Michael Stephens’ Libraries in Balance takes this further, asking how to balance emerging technologies while meeting the basic needs of library users. The two are not in polarity- libraries can serve the vulnerable while embracing emerging technologies. In fact, a “majority of individuals believe that library services should include learning opportunities related to computers, smartphones, 3-D printers, and apps as well as the more general ‘help people upgrade their skills’” . They are necessities and act as in inclusionary way to adapt and respond to local communities. Libraries are a reflection of our societies, in miniature.
It is time we engage our communities with these emerging technologies and engage with one another; whether that be a knitting club, acting as a beacon during snowstorms, or conducting small business development workshops.
Boyd, D. (2016, October 21). What World Are We Building? Retrieved from
Gleick’s “The Information: A History, a Theory, a Flood” (2012) covers five millennia of humanity’s engagement with information with portraits of key figures’ contribution to the development of a modern understanding of information. The author whisks us from European explorers’ fascination with African talking drums as communication forms to nineteenth century telegraphs to the digital nature of information we now know as bits.

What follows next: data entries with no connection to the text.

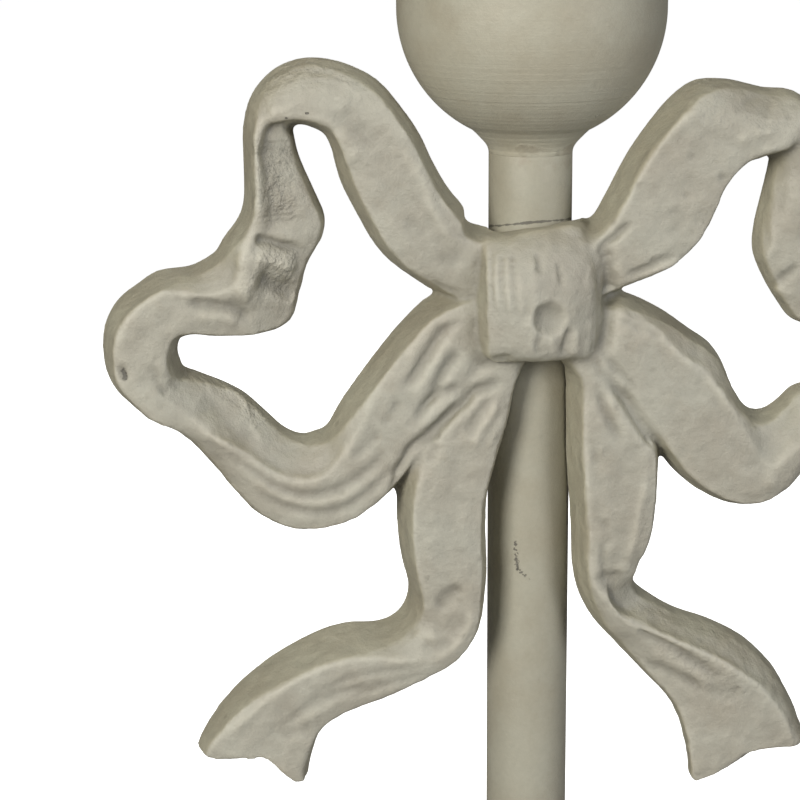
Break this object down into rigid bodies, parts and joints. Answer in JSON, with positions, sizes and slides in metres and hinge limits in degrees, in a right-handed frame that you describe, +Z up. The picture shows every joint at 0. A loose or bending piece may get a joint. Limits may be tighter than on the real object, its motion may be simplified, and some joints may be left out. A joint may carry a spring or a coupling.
{
  "type": "candle stand",
  "caption": "Tall table stand for one taper candle: round bell foot, slim tube stem with a cast ribbon bow on its front, a deep round cup and a loose drip pan nozzle.",
  "frame": {"origin": "on the table, under the middle of the stem", "axes": "+Z up along the stem, the bow is on the front at -Y, and +X points to the viewer's right when the bow is looked at from the front"},
  "size_m": [0.1435, 0.13, 0.341],
  "materials": {
    "paint": "satin stone grey paint over cast metal",
    "steel": "plain zinc plated",
    "felt": "dense dark felt"
  },
  "bodies": {
    "stand": {"base_foot": "paint", "foot_pad_1": "felt", "foot_pad_2": "felt", "foot_pad_3": "felt", "foot_pad_4": "felt", "base_collar": "paint", "stem_tube": "paint", "lower_plug": "steel", "upper_plug": "steel", "base_washer": "steel", "base_screw": "steel", "cup_washer": "steel", "cup_screw": "steel", "candle_cup": "paint", "ribbon_bow": "paint", "bow_saddle_washer": "steel", "bow_screw": "steel"},
    "nozzle": {"candle_nozzle": "paint"}
  },
  "joints": [
    {"name": "nozzle_lift", "type": "slide", "parent": "stand", "child": "nozzle", "axis": [0, 0, 1], "range_m": [0, 0.045]}
  ]
}
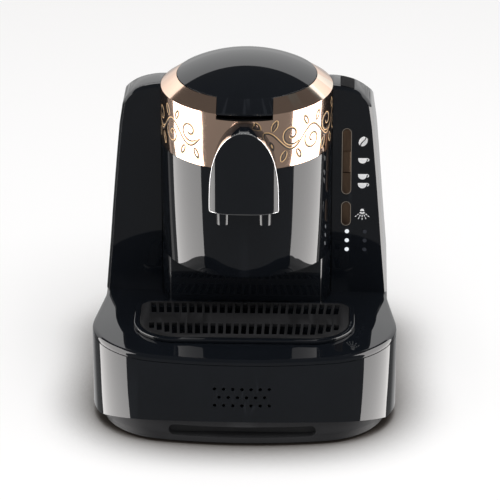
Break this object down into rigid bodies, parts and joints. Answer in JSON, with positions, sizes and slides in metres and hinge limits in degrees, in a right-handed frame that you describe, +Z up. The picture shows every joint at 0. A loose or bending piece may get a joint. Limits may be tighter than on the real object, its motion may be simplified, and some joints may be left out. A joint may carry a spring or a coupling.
{
  "type": "electric turkish coffee maker",
  "caption": "Countertop Turkish coffee maker: a brewing drum with a copper-toned collar over a cup bay, spouts, drip tray, button strip and rear water tank.",
  "frame": {"origin": "on the ground, in the middle of the width and of the depth", "axes": "+Z up, +X to the right as seen by the person in front of it, +Y to the rear; the spouts face -Y"},
  "size_m": [0.2624, 0.275, 0.303],
  "materials": {
    "gloss_black": "polished piano black",
    "satin_black": "fine satin",
    "dark_grey": "fine grain",
    "copper_tone": "metallised in a polished copper tone, engraved",
    "steel": "bright stainless",
    "chrome_edge": "polished",
    "aluminium": "as cast",
    "element_sheath": "dull, heat stained",
    "rubber": "matte",
    "hose": "translucent silicone",
    "smoky_clear": "smoky clear plastic",
    "natural_plastic": "natural, unpainted",
    "coil_red": "lacquered winding in a moulded cover",
    "red_plastic": "moulded",
    "board_green": "lacquered board",
    "light_clear": "frosted, lit from behind"
  },
  "bodies": {
    "machine": {"base_pan": "dark_grey", "feet": "rubber", "base_shell": "gloss_black", "base_cover": "gloss_black", "base_screws": "steel", "left_panel": "gloss_black", "control_panel": "gloss_black", "bay_panel": "gloss_black", "tower_shell": "gloss_black", "casing_screws": "steel", "drum_shell": "gloss_black", "copper_collar": "copper_tone", "collar_liner": "satin_black", "inner_frame": "steel", "brew_pot": "steel", "pot_gasket": "rubber", "heater_plate": "aluminium", "heater_element": "element_sheath", "thermostat": "natural_plastic", "valve_body": "natural_plastic", "valve_coil": "coil_red", "valve_spring": "steel", "brew_tube": "natural_plastic", "pod_cover": "gloss_black", "pod_trim": "chrome_edge", "spout_block": "satin_black", "spouts": "gloss_black", "lid_hinge_pin": "steel", "tank_dock": "satin_black", "pump": "dark_grey", "pump_mounts": "rubber", "inlet_hose": "hose", "feed_hose": "hose", "fill_nozzle": "satin_black", "main_board": "board_green", "terminal_block": "natural_plastic", "cable_gland": "satin_black", "speaker": "satin_black", "ui_board": "board_green", "light_guides": "light_clear", "power_switch": "satin_black"},
    "lid": {"lid": "gloss_black", "lid_liner": "steel", "lid_seal": "rubber"},
    "tank": {"water_tank": "smoky_clear", "tank_hinge_pin": "steel", "tank_valve_spring": "steel", "tank_seal": "rubber"},
    "tank_lid": {"tank_lid": "gloss_black"},
    "tank_valve": {"tank_valve": "red_plastic"},
    "float": {"tank_float": "natural_plastic"},
    "tray": {"drip_tray": "gloss_black"},
    "grille": {"drip_grille": "satin_black"},
    "start_button": {"start_button": "copper_tone"},
    "one_cup_button": {"one_cup_button": "copper_tone"},
    "two_cup_button": {"two_cup_button": "copper_tone"},
    "rinse_button": {"rinse_button": "copper_tone"},
    "power_key": {"power_key": "satin_black"},
    "valve_plunger": {"valve_plunger": "steel"}
  },
  "joints": [
    {"name": "lid_hinge", "type": "hinge", "parent": "machine", "child": "lid", "pos_m": [0, 0.074, 0.276], "axis": [-1, 0, 0], "range_deg": [0, 75]},
    {"name": "tank_lift", "type": "slide", "parent": "machine", "child": "tank", "axis": [0, 0, 1], "range_m": [0, 0.12]},
    {"name": "tank_lid_hinge", "type": "hinge", "parent": "tank", "child": "tank_lid", "pos_m": [0, 0.13575, 0.229], "axis": [-1, 0, 0], "range_deg": [0, 105]},
    {"name": "tank_valve_slide", "type": "slide", "parent": "tank", "child": "tank_valve", "axis": [0, 0, 1], "range_m": [0, 0.003], "stiffness_N_per_m": 60, "springref_m": -0.002, "deforming": ["tank_valve_spring"]},
    {"name": "float_rise", "type": "slide", "parent": "tank", "child": "float", "axis": [0, 0, 1], "range_m": [0, 0.08]},
    {"name": "tray_lift", "type": "slide", "parent": "machine", "child": "tray", "axis": [0, 0, 1], "range_m": [0, 0.024]},
    {"name": "grille_lift", "type": "slide", "parent": "tray", "child": "grille", "axis": [0, 0, 1], "range_m": [0, 0.012]},
    {"name": "start_press", "type": "slide", "parent": "machine", "child": "start_button", "axis": [0, 1, 0], "range_m": [0, 0.0012], "stiffness_N_per_m": 400, "springref_m": -0.0008},
    {"name": "one_cup_press", "type": "slide", "parent": "machine", "child": "one_cup_button", "axis": [0, 1, 0], "range_m": [0, 0.0012], "stiffness_N_per_m": 400, "springref_m": -0.0008},
    {"name": "two_cup_press", "type": "slide", "parent": "machine", "child": "two_cup_button", "axis": [0, 1, 0], "range_m": [0, 0.0012], "stiffness_N_per_m": 400, "springref_m": -0.0008},
    {"name": "rinse_press", "type": "slide", "parent": "machine", "child": "rinse_button", "axis": [0, 1, 0], "range_m": [0, 0.0012], "stiffness_N_per_m": 400, "springref_m": -0.0008},
    {"name": "power_press", "type": "slide", "parent": "machine", "child": "power_key", "axis": [0, 0, -1], "range_m": [0, 0.002], "stiffness_N_per_m": 300, "springref_m": -0.001},
    {"name": "plunger_pull", "type": "slide", "parent": "machine", "child": "valve_plunger", "axis": [0, 0, -1], "range_m": [0, 0.007], "stiffness_N_per_m": 60, "springref_m": -0.004, "deforming": ["valve_spring"]}
  ]
}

How does Gleick align with the course content? Gleick argues that communities form around information and knowledge sharing and creation, where such information communities can emerge and function without geographical boundaries, such as cyberspace. What “makes cyberspace different from all previous information technologies is its intermixing of scales from the largest to the smallest without prejudice, broadcasting to the millions…” (Gleick 2011). Telegraphs crossed geographical boundaries, but they were still tied to specific physical lines which required a middle man to send information in order to share knowledge. The internet, however, has a broader reach to anyone with access to it.
Enter our course, where the “evolving Web and related emerging technologies are signifiers of a broader cultural shift: toward an open, collaborative and participatory society. This course examines emerging technologies within a framework of participatory, hyperlinked library service” (Stephens 2019). The Hyperlinked Library embodies Gleick’s argument that information gives birth to human engagement, despite physical boundaries.

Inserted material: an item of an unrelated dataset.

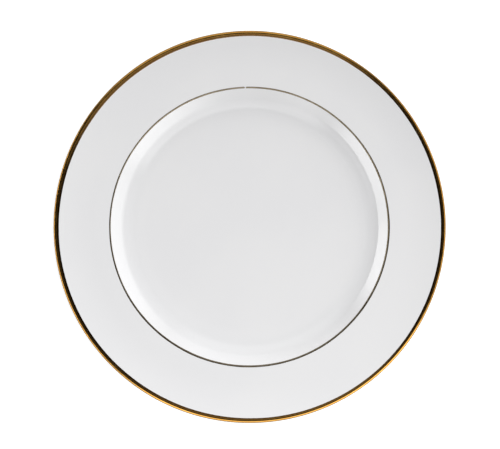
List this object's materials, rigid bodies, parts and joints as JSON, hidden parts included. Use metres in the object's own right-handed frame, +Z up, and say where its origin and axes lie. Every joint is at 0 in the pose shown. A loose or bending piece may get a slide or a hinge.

So what can librarians glean from Gleick’s “The Information”? And how might the focus of “The Information” impact library service? Gleick refers to a current “information glut”, where he pictures humanity wandering the corridors of an imaginary library which has in store every possible book in every language, searching its’ shelves for “lines of meaning among the leagues of cacophony and incoherence” (Gleick 2011). Gleick seems to lament that, “the old ways of organizing knowledge no longer work” (Gleick 2011). The way we store and share information is changing, and library professionals need to address this.

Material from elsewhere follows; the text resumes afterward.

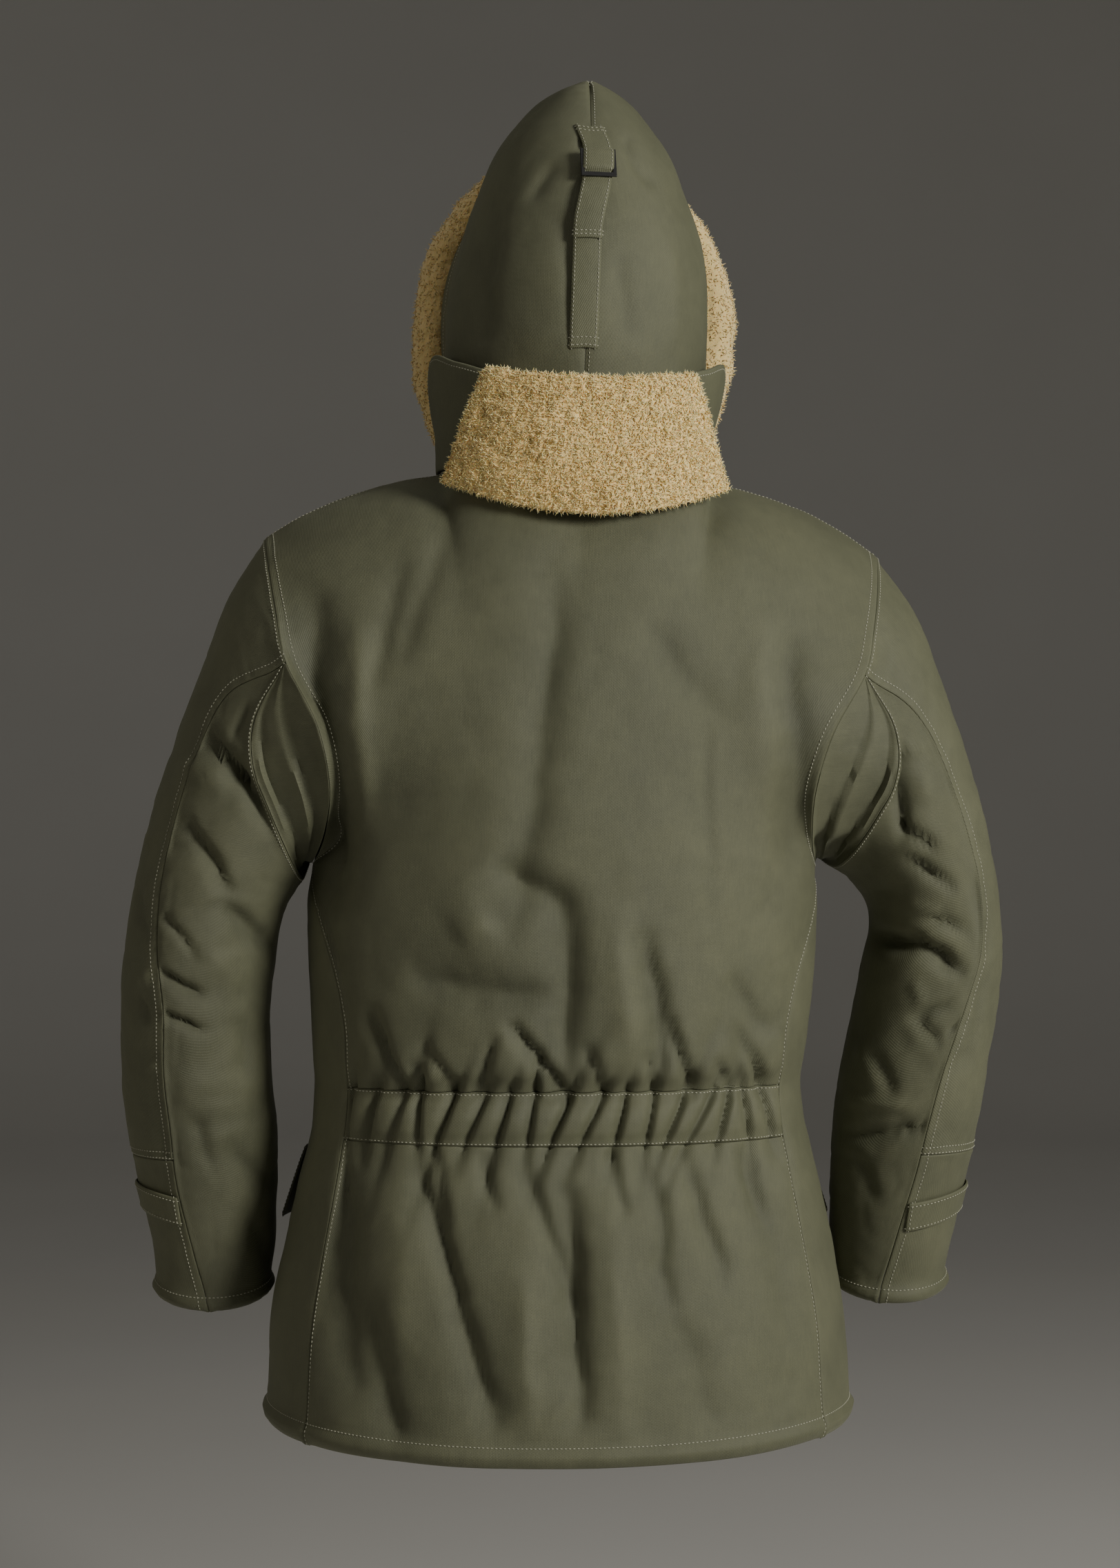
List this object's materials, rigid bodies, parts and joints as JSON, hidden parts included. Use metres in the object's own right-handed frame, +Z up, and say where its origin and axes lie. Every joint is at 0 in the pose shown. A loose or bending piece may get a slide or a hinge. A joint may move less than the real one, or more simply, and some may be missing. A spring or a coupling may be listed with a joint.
{
  "type": "flight parka",
  "caption": "Hooded hip-length flight parka, worn and empty, with fur collar and hood trim, gathered back waistband, pleated underarm gussets, cuff tabs and a hood strap.",
  "frame": {"origin": "middle of the neck opening, level with the side neck points of the shoulder seams", "axes": "+Z up the garment, +Y the way the wearer faces, +X the wearer's right"},
  "size_m": [0.7455, 0.3749, 1.1331],
  "materials": {
    "shell_cloth": "satin",
    "shearling": "matte",
    "dark_button": "satin",
    "black_metal": "satin"
  },
  "bodies": {
    "root": {"back_panel": "shell_cloth", "back_skirt": "shell_cloth", "back_waistband": "shell_cloth", "front_right": "shell_cloth", "front_left": "shell_cloth", "front_fly": "shell_cloth", "pocket_right": "shell_cloth", "pocket_left": "shell_cloth", "pocket_flap_right": "shell_cloth", "pocket_flap_left": "shell_cloth", "sleeve_outer_right": "shell_cloth", "sleeve_outer_left": "shell_cloth", "sleeve_end_right": "shell_cloth", "sleeve_end_left": "shell_cloth", "sleeve_under_right": "shell_cloth", "sleeve_under_left": "shell_cloth", "gusset_right": "shell_cloth", "gusset_left": "shell_cloth", "cuff_tab_right": "shell_cloth", "cuff_tab_left": "shell_cloth", "hood_right": "shell_cloth", "hood_left": "shell_cloth", "collar_stand": "shell_cloth", "hood_strap_long": "shell_cloth", "hood_strap_tab": "shell_cloth", "hood_strap_end": "shell_cloth", "hood_fur_trim": "shearling", "collar_fur": "shearling", "fly_button_1": "dark_button", "fly_button_2": "dark_button", "fly_button_3": "dark_button", "fly_button_4": "dark_button", "fly_button_5": "dark_button", "pocket_button_right": "dark_button", "cuff_button_right": "dark_button", "pocket_button_left": "dark_button", "cuff_button_left": "dark_button", "hood_buckle": "black_metal"}
  },
  "joints": []
}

Gleick contemplates the problem of turning information into useful knowledge, and notes a similar role for blogs and aggregators, Wikipedia, and the “vast, collaborative filter” of our connectivity with the internet. If it comes to this, library and information professionals should step up to the plate by identifying the information worth intaking and sharing with.
We can look at “The Information” as a way to explore what might be coming for libraries within the framework of participatory service (briefly, a culture of participation where the information flow is two-ways) with Gleick’s telling of HG Wells’ “World Brain”. Well’s collection of essays serves as an example of a dreamed community formed around information and knowledge sharing. Wells’ new world of an authoritative, unifying über encyclopedia foreshadowed the worldwide knowledge sharing community we know as Wikipedia. Here, any individual or group can contribute or access this well of information.
Michael Casey argues that the “participatory library is open and transparent… [it] engages and queries its entire community and seeks to integrate them into the structure of change”. So how does Gleick help us explore the library’s future in participatory service? It should serve as a reminder that the nature of information and the ways communities share them have always changed, and will always change- and as information professionals we need to equip our libraries for such change.
Gleick, J. (2012) . The information: A history, a theory, a flood. New York, NY: Vintage Books.
It was enjoyable to see the differences in the writer’s approaches to a changing library landscape. This module’s readings range from the years 1992- 2012- twenty years. In 1992, Buckland asks the reader to expect and plan for a blend of automated and electronic library in the years to come; less locally held physical services and materials combined with traditional catalogs, collections, and buildings, where users can “serve themselves”. Buckland anticipates rapid technological change and how it could affect how the library should provide access to information.
In 2007, Casey and Savastinuk ask how libraries can remain useful and relevant as they “are no longer the first place many of our current and potential customers look for information”. They discuss the popular concept of Library 2.0; a future library that should empower library users through participatory and user-driven services. Casey and Savastinuk argue that a Library 2.0 would include participatory web (where users play an active role in providing feedback and web content creation) and participatory service (where the flow of information is two-way). The authors argue that libraries can shape the future by providing services that people want now, with an added warning to avoid “technolust” as we reach towards new technologies.
Fast-forward to today’s age of the start-up, and we have Brian Mathews’ two articles that ask libraries to adopt a more creative culture with a call for more disruptive ideas. He likens libraries to that of a growing organism or biome, where library staff have fluid “roles” as nurturers of a flexible library that can thrive in a complex world. Mathews asks libraries to think as start-ups do; by asking what libraries can create today that will be essential tomorrow. Rather than focusing on sustaining operations and services as they are, we need to “think about cleaner floors”- to shift the entire paradigm of library services. With Mathews, library professionals must act as both nurturers of unique organisms and as venture capitalists who invest in new concepts.
The tone goes from cautionary to bright-eyed optimism, as the above authors rethink the relevance and function of the library in the twenty-first century.
I chose this course because a trusted coworker recommended it, and I felt the subject at hand is relevant with today’s libraries. I am excited about exploring what other countries are doing in library services and thinking about how we could apply such services at American libraries. My area of interest in the LIS world would have to be public librarianship in general, as I am currently a clerk at a medium-sized public library.
As for myself, I studied cultural anthropology as an undergrad at UCSC but somehow found myself in the world of public libraries. You can find me at any Los Angeles-area estate sale, independent bookstore, my favorite vegan Vietnamese restaurant, or at home cuddling my new kitten with a glass of vermouth on ice at my side.